Nothing is arranged here, the only thing staged is the cameras eye. The images fulfill the traditional commitment to reality by the photographic medium. Lina Kim pictures abandoned Russian barracks south of Berlin in what used to be East Germany. Beyond her conventional gaze into and through these rooms lies a complex approach to her content, an intellectual rigor in confrontation with the forces of civilization that is the fundament of her multimedially orientated work.

Lina Kim archives empty rooms that have been abandoned to time. She bores into the intimacy of the architectonic and then steers our gaze over the window again to the outside. While the interior is reduced to its elemental function, outside the vegetation grows wild. The photographic interiors were realized throughout the seasons over the course of three years, between 2003 und 2006. The near absolute emptiness of the rooms obscures the specific role they may once have played, but Kims formal discipline brings a conceptual order into the chaos of the spatial vacancy.

The fleeting memory of time past flashes across the pictures, again and again. For Kim, it is not about the comparison of the before and after; still, beyond the timelessness and placelessness of the images the past still reveals itself within the rooms, especially on the walls like layers of time.

With her camera, Kim takes us into the rooms and behind the scenes of a past military presence, perceiving social phenomena that would otherwise go unchecked. Her eye turns to spaces of intimacy and their transformation, to new uses or non-use of urban or architectonic structures, also elsewhere, like in Niemeyers Brasilia or Le Corbusiers Chandigarh.

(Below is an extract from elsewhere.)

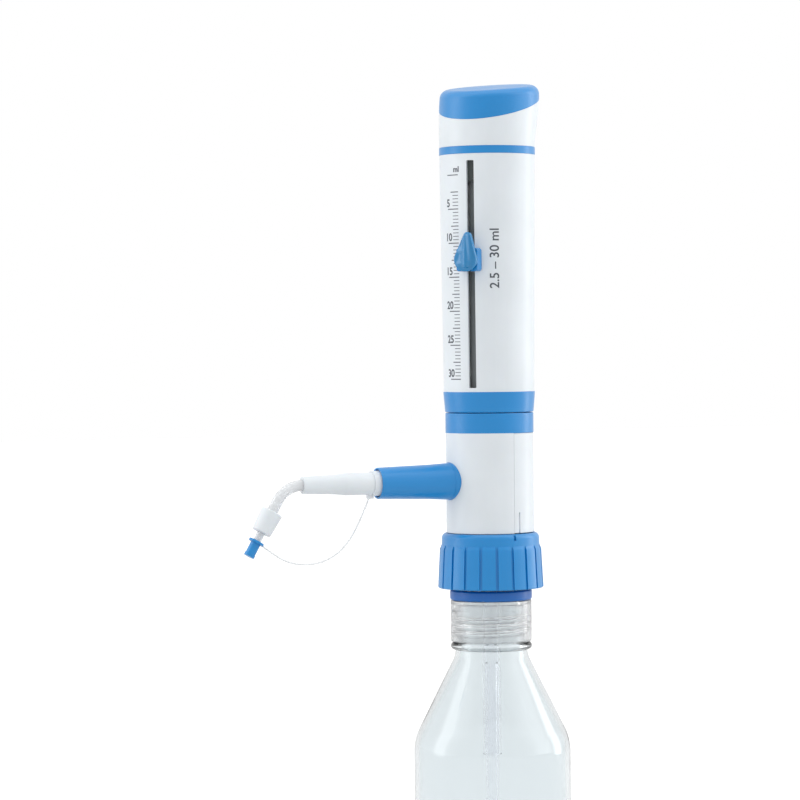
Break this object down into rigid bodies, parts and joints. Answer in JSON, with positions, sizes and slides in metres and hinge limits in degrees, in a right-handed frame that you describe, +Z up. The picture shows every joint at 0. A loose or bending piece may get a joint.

Here as there, the authentic exists in a preexisting state, which under the gaze of our inner eye can transform into the illusion of a film set. But the actors have long quit the stage, the game is over. The artist creates the backdrop for a piece scripted by world politics and whose protagonists have abandoned ship. Lina Kims series between documentation and concept, between distance and proximity, between yesterday and today manages to keep a memory of places and their occupants alive, making along the way a symbolic nod to the withering of the eastern Germany. The photographs of the Brazilian artist are a scrutiny of society, her subjects the phantoms of abandoned rooms.